The chemistry of the "Wolverines" isn't an accident. Milius, a man who famously styled himself after a Viking warrior and served as the inspiration for John Goodman’s character in The Big Lebowski, insisted on authenticity. He sent the cast—including C. Thomas Howell, Lea Thompson, and Jennifer Grey—to an intensive eight-week military boot camp in the mountains of New Mexico.

They were trained by former Green Berets, slept in the dirt, and were forced to stay in character. Milius even fostered a rivalry between the "townie" actors and the "guerrilla" actors to ensure the tension on screen was palpable. You can see it in Patrick Swayze; before he was the romantic lead of Dirty Dancing, he was a jagged, desperate leader here. Swayze’s tears in this movie have more testosterone than most modern action franchises combined. He carries the weight of the world on his shoulders, and you believe he’d die for his brother, played with surprising restraint by a very young Charlie Sheen.

The action sequences benefit immensely from this "real-world" approach. Before the era of digital smoke and CGI muzzle flashes, if Milius wanted a Soviet T-72 tank to roll through a small-town Main Street, he had to build a remarkably convincing replica and drive it through the set. The explosions are big, loud, and dangerous. There’s a scene involving an ambush of a Soviet convoy that uses practical pyrotechnics so effectively you can almost smell the cordite through the screen.

The Living Room Resistance

Scene from Red Dawn

For a lot of us, Red Dawn wasn't a theatrical experience; it was a VHS staple. I remember the iconic box art sitting on the "Action/Adventure" shelf of the local rental shop—that sunset-orange sky and the silhouette of the teenagers holding rifles like a dark reflection of a high school yearbook photo. It was the kind of tape that stayed at the top of the "Recently Viewed" pile for months.

Because it was a home video favorite, the film’s flaws—like the occasionally clunky dialogue and the "how did they get that much ammo?" logic—were easily forgiven. You were there for the "Wolverine!" battle cry. Interestingly, the film was a massive hit on the rental market because it tapped into a very specific American anxiety. It turned the local woods, the places where kids actually played, into a potential battlefield.
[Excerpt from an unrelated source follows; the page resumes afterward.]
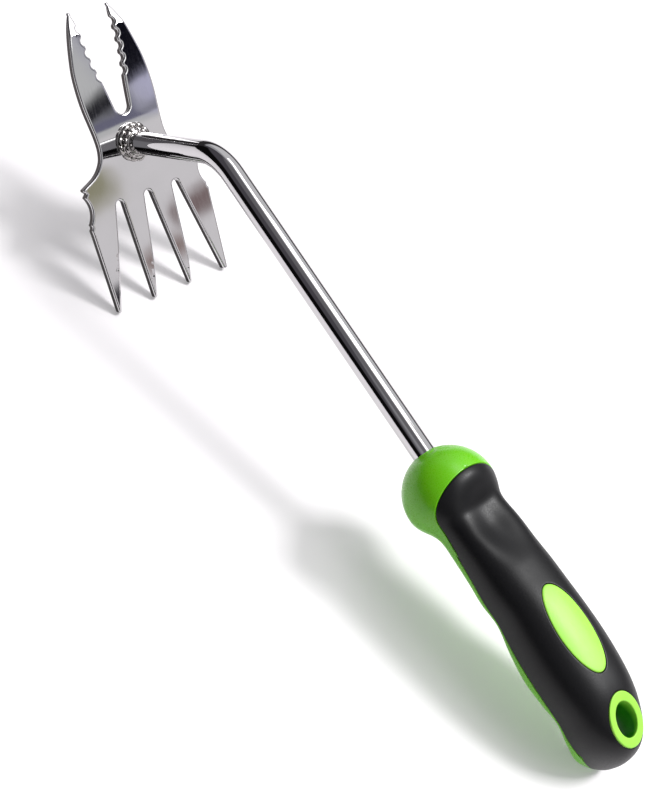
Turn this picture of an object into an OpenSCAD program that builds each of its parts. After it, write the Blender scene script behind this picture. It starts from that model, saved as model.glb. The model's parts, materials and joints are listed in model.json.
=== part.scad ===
// Hand weeder. One stainless plate is cut into a two-prong fork at the top and a four-tine
// rake at the bottom. It is welded to a bent round rod, and the rod's crimped end is moulded
// into a two-colour handle with a bulb at the front and a hang hole at the back.
// The tool rests on its tine tips and the tail of its handle.

/* [Head plate] */
// Thickness of the stainless plate
plate_t = 4; // [3:0.5:5]
// From the weld down to the tine tips
rake_len = 72.4; // [68:0.2:78]
// From the weld up to the fork points
fork_len = 61.2; // [60:0.2:66]
// Half width of the rake at its outer edge
rake_half = 32.3; // [31.5:0.1:34]
// Distance between tine tips
tine_pitch = 20.2; // [19.6:0.1:20.6]
// How far the fork is bent back from the rake, in degrees
fork_lean = 4.8; // [1:0.2:8]
// Angle between the rod and the front normal of the plate
blade_angle = 52.8; // [50:0.1:56]

/* [Rod] */
// Diameter of the rod
rod_d = 10; // [9:0.5:11]
// From the weld to the corner of the bend
stub_len = 68; // [60:1:76]
// How far the rod turns in its bend, in degrees
bend_angle = 48.9; // [45:0.1:52]
// Radius of the bend at the rod's centre
bend_r = 25; // [18:1:32]
// Outer diameter of the weld bead on the plate
weld_d = 18; // [16:0.5:20]

/* [Handle] */
// From the corner of the bend to the centre of the bulb
handle_x = 170; // [160:1:190]
// Radius of the bulb
bulb_r = 19.3; // [18:0.1:20]
// Thickness of the soft grip cover
cover_t = 2.4; // [1.8:0.1:2.8]
// Depth of the thumb dish behind the bulb
dish_depth = 4.5; // [0:0.5:5]
// Length of the hang hole
hole_l = 13.5; // [12:0.5:15]
// Width of the hang hole
hole_w = 10; // [8:0.5:11]
// Width of the ring of the hang eyelet
eyelet_ring = 2.9; // [2:0.1:3]
// Length of the oval badge
badge_l = 37.6; // [30:0.1:40]
// Width of the oval badge
badge_w = 15.4; // [12:0.1:16]

/* [Hidden] */
$fn = 64;
steel = "#C9CBCE";
lime = "#7CD228";
light_lime = "#B9F36B";
soft_black = "#222226";

// ---- numbers shared by several pieces ----
// All pieces are drawn with the corner of the rod's bend at the origin and the handle along
// +X. resting() then turns and lifts them on to the floor.

// cubic curve through the rows of a table: x is in column 0, the value in column c
function seg(x, t, i = 0) = (i >= len(t) - 2 || x < t[i + 1][0]) ? i : seg(x, t, i + 1);
function slope(t, j, c) = let (a = max(j - 1, 0), b = min(j + 1, len(t) - 1))
    (t[b][c] - t[a][c]) / (t[b][0] - t[a][0]);
function along(x, t, c) = let (i = seg(x, t), h = t[i + 1][0] - t[i][0], u = (x - t[i][0]) / h)
    (2 * pow(u, 3) - 3 * pow(u, 2) + 1) * t[i][c] + (pow(u, 3) - 2 * pow(u, 2) + u) * h * slope(t, i, c)
    + (3 * pow(u, 2) - 2 * pow(u, 3)) * t[i + 1][c] + (pow(u, 3) - pow(u, 2)) * h * slope(t, i + 1, c);
function clamp(x, lo, hi) = min(max(x, lo), hi);
function ease(x, lo, hi) = let (u = clamp((x - lo) / (hi - lo), 0, 1)) u * u * (3 - 2 * u);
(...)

The score by Basil Poledouris (who also did Conan the Barbarian) deserves a mention. It doesn't go for jingoistic trumpets; instead, it’s somber, percussive, and mournful. It treats the story like a tragedy, which elevates the movie from a mere "Red Scare" propaganda piece into something more haunting. It’s a film about the loss of innocence, where the "victory" feels just as cold as the Colorado winter.

7.5 /10

Must Watch

Red Dawn is a fascinating relic of 1984, but it’s more than just a political time capsule. It’s a gritty, well-acted survival story that treats its young protagonists with a surprising amount of respect. While the plot requires a healthy suspension of disbelief regarding Soviet logistics, the emotional core of the brothers Eckert remains rock solid. It’s the ultimate "what if" movie of the 80s, executed with a sincerity that modern remakes couldn't hope to capture. If you haven't seen it since the days of magnetic tape, it's time to head back to the mountains.